Searches of Computers and Computer Data at the United States Border: The Need for a New Framework Following United States v. Arnold

I will argue that the Ninth Circuit was wrong to dispense with the routine/non-routine framework with respect to searches of electronic storage devices and further incorrect to link the intrusiveness analysis to the physical destruction of property alone. Electronic storage devices must be regarded as sui generis because they are capable of storing vast amounts of intimate and sensitive information. For example, one commentator has observed that "computer hard drives sold in 2005 generally have storage capacities of about eighty gigabytes, roughly the equivalent to forty million pages of text - about the amount of information contained in the books on one floor of a typical academic library." Also, computers contain significant "intermingling" of potentially relevant information, such as child pornography and other electronic contraband, with information which is highly personal, confidential or even proprietary.

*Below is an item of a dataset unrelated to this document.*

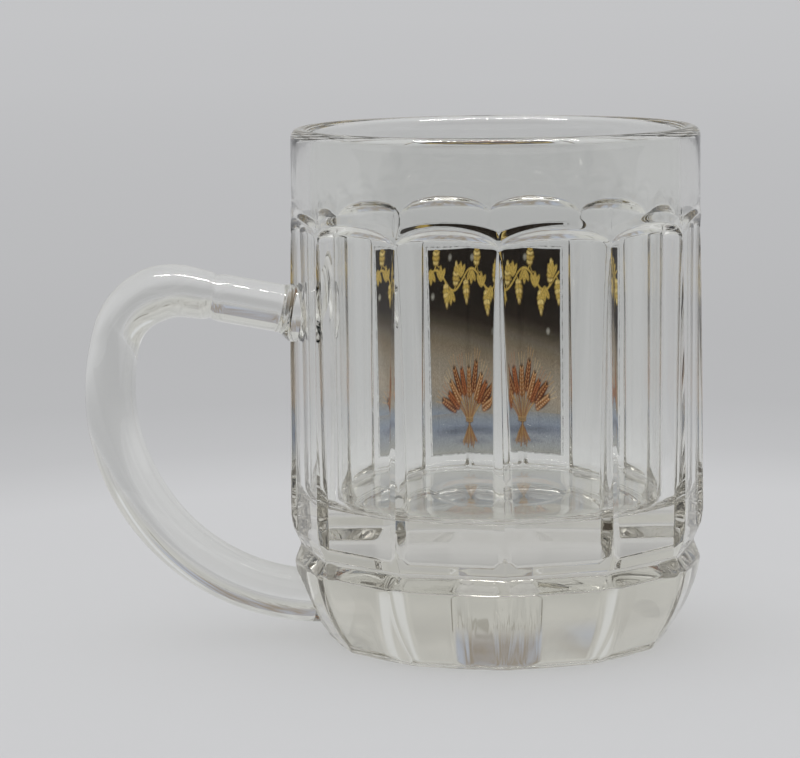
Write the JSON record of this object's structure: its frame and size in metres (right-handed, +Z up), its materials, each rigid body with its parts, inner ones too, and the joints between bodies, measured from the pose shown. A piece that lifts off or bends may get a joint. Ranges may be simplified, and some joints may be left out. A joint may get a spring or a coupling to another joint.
{
  "type": "beer mug",
  "caption": "Clear pressed glass beer mug with flat cut panels, thick foot, loop handle and a plain decorative print.",
  "frame": {"origin": "on the mug's axis, on the flat underside that it stands on", "axes": "+Z up along the mug's axis to the rim, -X towards the handle, +Y towards the printed panels"},
  "size_m": [0.1294, 0.0871, 0.107],
  "materials": {
    "clear_glass": "polished clear soda-lime glass, pressed and fire-polished",
    "print": "fired enamel print, satin"
  },
  "bodies": {
    "root": {"glass_body": "clear_glass", "handle_arm": "clear_glass", "handle_grip": "clear_glass", "printed_picture": "print"}
  },
  "joints": []
}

In analyzing searches and seizures of computers and computer data, a number of judicial and academic commentators have identified the need for a "special approach." The new approach can be modeled on the framework developed in recent cases dealing with the government's ability to conduct "sense-enhanced" searches, which involve the use of new methods or techniques that provide information that would otherwise be unavailable through the use of ordinary sensory perception. The "exposure-based approach" recognizes the need to limit the scope of the search to avoid exposing vast amounts of personal information over which the individual has a reasonable expectation of privacy. In order to be constitutional, the border search of electronic storage devices should be characterized as non-routine and limited to that which is necessary to prove the government agent's reasonable suspicion. This Note is divided into a number of Parts. Following this Introduction, Part II provides a general overview of the border search doctrine. Part III discusses the circuit court decisions leading up to Arnold. Parts IV and V provide an overview of the decisions of the District Court and the Ninth Circuit in the Arnold case and Part VI explores the legal ramifications of the Ninth Circuit's decision in light of the principles enunciated in the recent cases dealing with sense-enhancing technologies. Part VII applies the new "exposure based" approach, which is examined herein, to the facts of the Arnold case.